1

My own implementation bite me back when trying to optimize following with SSE4:

std::distance(byteptr, std::mismatch(byteptr, ptr + lenght, dataptr).first)

This compares the byteptr and data and returns the index where bytes mismatch. I really do need the raw speed because I'm processing so much memory the RAM speed is already a bottleneck. Fetching and comparing 16 bytes at time with SSE4 would provide a speed boost since comparing 16 bytes at time is faster.

Here is my current code that I could not get working.
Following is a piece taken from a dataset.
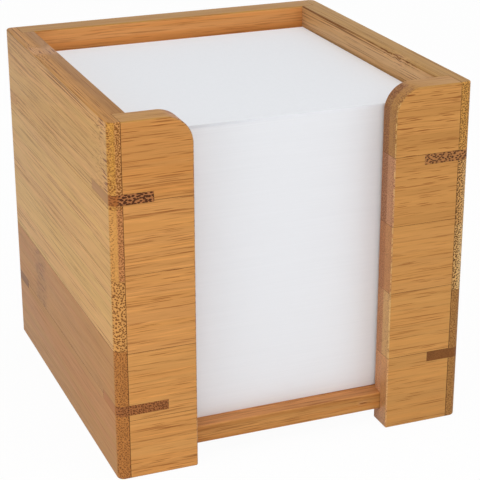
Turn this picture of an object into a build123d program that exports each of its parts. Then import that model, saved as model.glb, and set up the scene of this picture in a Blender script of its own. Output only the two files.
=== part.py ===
"""Bamboo memo box with its block of loose note paper.

Millimetres, +Z up, front towards -Y, origin at the middle of the footprint on the table.
The walls lap at the corners in rabbets, eight feather keys are let into sawn kerfs across the
corners, and the bottom board is held in a groove in every wall.  Each board is glued up from
bamboo strips, and each strip is a piece of its own.
"""
from build123d import *
import os

# Note paper and the room left around it
note_size = 90.0            # side of a square sheet
note_side_gap = 0.5         # paper to side wall, each side
note_front_gap = 1.0        # paper to the back of the front stiles
note_back_gap = 2.0         # paper to the back wall
block_height = 86.9         # the pressed stack
loose_height = 0.7          # the few sheets that lie loose on top
headroom = 6.4              # top sheet to the rim of the box

# Boards
side_thickness = 7.5
end_thickness = 8.0         # back board and front stiles
stile_width = 23.5          # outside corner of the box to the edge of the front opening
stile_corner_radius = 8.0   # rounding at the top of each stile beside the opening
lap_cheek = 3.5             # what a rabbet leaves of a side board, seen as end grain
bottom_thickness = 5.5
bottom_lift = 4.5           # table to the underside of the bottom board
groove_depth = 3.9          # groove for the bottom board, in all four walls
bottom_play = 0.2           # edge of the bottom board to the floor of its groove
corner_rounding = 2.0       # upright outside corners of the box
arris = 0.5                 # easing of the other exposed edges

# Feather keys across the corners.  The kerfs were sawn one by one, so the legs differ:
# each pair is the length along the front or back and the length along the side.
key_thickness = 3.0
key_inset = 21.2            # middle of a key to the top or bottom of the box
key_legs = {
    "front_left_lower": (15.0, 12.7),
    "front_left_upper": (12.1, 16.3),
    "front_right_lower": (10.7, 14.5),
    "front_right_upper": (14.1, 13.0),
    "back_left_lower": (14.0, 12.7),
    "back_left_upper": (15.5, 9.8),
    "back_right_lower": (13.0, 13.5),
    "back_right_upper": (12.5, 14.0),
}

# Bamboo strips.  The glue joints seen on a board are measured from its lower or front edge,
# and the joints after them follow at the usual width of a strip.
strip_width = 20.5
least_strip = 8.0           # a joint nearer than this to a board's edge is planed away
left_side_joints = (21.5, 39.3)
right_side_joints = (20.9, 41.4)
back_joints = (19.4, 40.2)
left_stile_joints = (18.0, 38.4, 61.2)
right_stile_joints = (22.8, 43.3)
bottom_joints = (18.6, 39.4)

# Sizes that follow
well_width = note_size + 2 * note_side_gap
well_depth = note_front_gap + note_size + note_back_gap
bottom_top = bottom_lift + bottom_thickness
box_width = well_width + 2 * side_thickness
box_depth = well_depth + 2 * end_thickness
box_height = bottom_top + block_height + loose_height + headroom
slot_width = box_width - 2 * stile_width
end_length = box_width - 2 * lap_cheek
bottom_width = well_width + 2 * (groove_depth - bottom_play)
bottom_depth = well_depth + 2 * (groove_depth - bottom_play)
note_centre_y = (note_front_gap - note_back_gap) / 2
cutter_size = 2 * max(box_width, box_depth, box_height)
same_length = 0.01          # two lengths that differ by less are the same

sides = {"left": -1, "right": 1}
ends = {"front": -1, "back": 1}
key_heights = {"lower": key_inset, "upper": box_height - key_inset}

os.makedirs("parts", exist_ok=True)


def write_piece(piece, name):
    """Label a finished piece and write it to its own file."""
    piece.part.label = name
    export_step(piece.part, f"parts/{name}.step")


def is_slot_edge(edge):
    """Whether the middle of an edge lies on a side of the front opening."""
    return abs(abs(edge.center().X) - slot_width / 2) < same_length


def is_stile_arc(edge):
    """Whether a round edge borders the rounded top corner of a stile."""
    return abs(edge.radius - stile_corner_radius) < same_length


def key_blank(side, end, level):
    """Make the triangle of one key, square at the outside corner, at its height."""
    end_leg, side_leg = key_legs[f"{end}_{side}_{level}"]
    corner_x = sides[side] * box_width / 2
    corner_y = ends[end] * box_depth / 2
    with BuildPart() as blank:
        with BuildSketch(Plane.XY.offset(key_heights[level] - key_thickness / 2)):
            with BuildLine():
                Polyline(
                    (corner_x, corner_y),
                    (corner_x - sides[side] * end_leg, corner_y),
                    (corner_x, corner_y - ends[end] * side_leg),
                    close=True,
                )
            make_face()
        extrude(amount=key_thickness)
    return blank.part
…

It uses GCC SSE intrinsics and needs SSE4.2:

// define SIMD 128-bit type of bytes.
typedef char v128i __attribute__ ((vector_size(16)));
// mask of four low bits set.
const uintptr_t aligned_16_imask = (uintptr_t)15;
// mask of four low bits unset.
const uintptr_t aligned_16_mask = ~aligned_16_imask;

inline unsigned int cmp_16b_sse4(v128i *a, v128i *b) {
    return __builtin_ia32_pcmpistri128(__builtin_ia32_lddqu((char*)a), *b, 0x18);  
}

size_t memcmp_pos(const char * ptr1, const char * ptr2, size_t lenght)
{
    size_t nro = 0;
    size_t cmpsz;
    size_t alignlen = lenght & aligned_16_mask;
    // process 16-bytes at time.
    while(nro < alignlen) {
        cmpsz = cmp_16b_sse4((v128i*)ptr1, (v128i*)ptr2);
        ptr1 += cmpsz;
        ptr2 += cmpsz;
        nro += cmpsz;
        // if compare failed return now.
        if(cmpsz < 16)
            return nro;
        if(cmpsz != 16)
            break;
    }
    // process remainder 15 bytes:
    while( *ptr1 == *ptr2 && nro < lenght) {
        ++nro;
        ++ptr1;
        ++ptr2;
    }
    return nro;
}

When testing the above function it works most of the time but in some cases it fails.

JATothrim
  • 842
  • 1
  • 8
  • 24
  • What do you mean by 'it fails'? Crash, false positives/negatives...? – zx485 Sep 04 '17 at 00:26
  • SSE code above produces different results than std::mismatch based one. – JATothrim Sep 04 '17 at 14:50
  • 2
    I found out what I did wrong: the code should have used `pcmpestri` instead because `pcmpistri` actualy tries to handle null bytes. My input data is unstructured bits by nature so this broke the code. – JATothrim Sep 06 '17 at 16:34

1 Answers1

2

One known problem with pcmpistri is that it always reads the full 16 bytes - even beyond the end of the variable. This becomes a problem on a page boundary, on the border of allocated to unallocated memory. See here (scroll down to "Renat Saifutdinov").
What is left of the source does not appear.